Racist message found written in bathroom of Philadelphia Catholic girls school

TaRhonda Thomas Image
Friday, March 1, 2024
Racist message found written in bathroom of Philly Catholic school
Racist message found written in bathroom of Philly Catholic school

PHILADELPHIA (WPVI) -- A message found on the bathroom wall of Little Flower Catholic High School for Girls on Wednesday was serious enough to get not only the Archbishop of Philadelphia involved, but also the Philadelphia Police Department.

The message, which appeared to be scrawled in pencil, reads "The Blacks (SIC) girls here need to die." It also makes a negative comment about Black History Month.

Kim Finney's granddaughter, who attends Little Flower, showed her a photo of the graffiti.

"I was disgusted," said Finney. "I couldn't believe what I saw."

Finney said she brought the photo to the attention of the school principal whom Finney believes isn't taking racial incidents at the school seriously enough.

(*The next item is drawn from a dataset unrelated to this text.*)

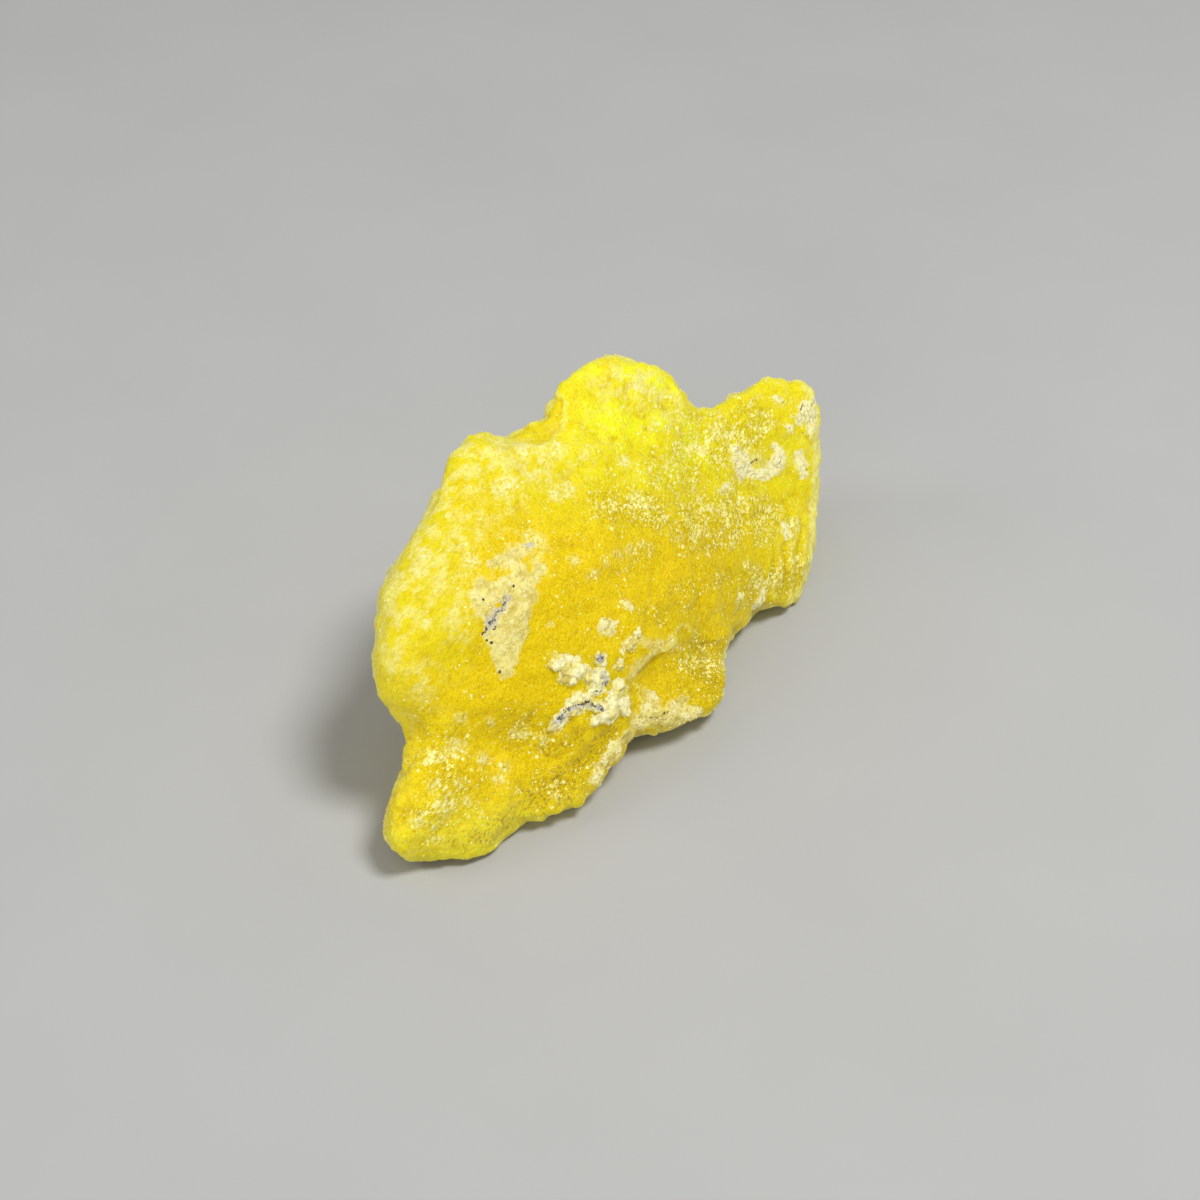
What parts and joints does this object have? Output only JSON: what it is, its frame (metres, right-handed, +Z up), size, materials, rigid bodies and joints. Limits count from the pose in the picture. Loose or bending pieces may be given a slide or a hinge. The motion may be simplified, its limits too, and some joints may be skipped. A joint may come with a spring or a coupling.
{
  "type": "brucite specimen",
  "caption": "Loose lump of translucent yellow brucite with lobed edges, a broken ledge and cream crust, resting on its broken underside.",
  "frame": {"origin": "centre of the footprint's bounding box, on the plane the lump rests on", "axes": "+X along the lump's length towards its broken arm, +Z up; the broad face with the ledge looks towards -Y and up"},
  "size_m": [0.0672, 0.0282, 0.0275],
  "materials": {
    "yellow_brucite": "translucent, waxy to fine-grained, with cream crust patches"
  },
  "bodies": {
    "root": {"brucite": "yellow_brucite"}
  },
  "joints": []
}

"I brought it to the principal's attention and she told me she couldn't discuss it with me," said Finney.

Little Flower sent letters to students and parents on Thursday and Friday about the situation. The letters emphasize that the school won't tolerate racism and identify it as a "mortal sin."

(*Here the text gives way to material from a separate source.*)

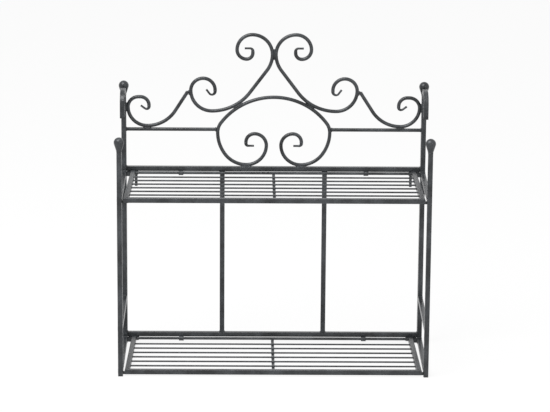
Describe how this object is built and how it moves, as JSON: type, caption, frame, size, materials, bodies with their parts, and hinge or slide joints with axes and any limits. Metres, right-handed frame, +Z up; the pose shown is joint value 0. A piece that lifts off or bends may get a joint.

The school also said it contacted Philadelphia police who searched the school and were present to provide extra security on Friday. The school also addressed the emotional effects of the racist graffiti.

The statement reads in part: "We recognize and understand that the racially charged nature of the graffiti written on the bathroom stall has impacted the Little Flower community and has reopened societal wounds in a deeply painful way. The school administration has sought to provide support for students over the past two days and will continue to do so in the coming weeks"

Archbishop Nelson Pérez also sent a letter to the students of Little Flower on Friday expressing that he is "shocked, disappointed and deeply saddened to learn that racist and threatening graffiti was discovered inside your school earlier this week."

He goes on to also identify racism as a mortal sin and point to the impact of the racist graffiti, promising "severe consequences" for whoever is responsible.

"They have reopened deep and ugly wounds that debilitate our church and our community at large. In my heart, I know that these actions do not represent you or what Little Flower stands for."

Finney said the graffiti is indicative of a larger problem that has left her granddaughter feeling unheard and unsafe.

"She does not want to go to school," said Finney.

In May of 2023, the Archdiocese of Philadelphia held what it called a "day of healing' at St. Hubert High School. It came after students at that school were among the girls videoed making racist statements and spray painting a student's face black.

For Finney, it's all become too much for her and her granddaughter.

"She's going to a Catholic school, she's a Christian and we're trying to raise her right and we still have to face this," she said. "When is it going to stop?"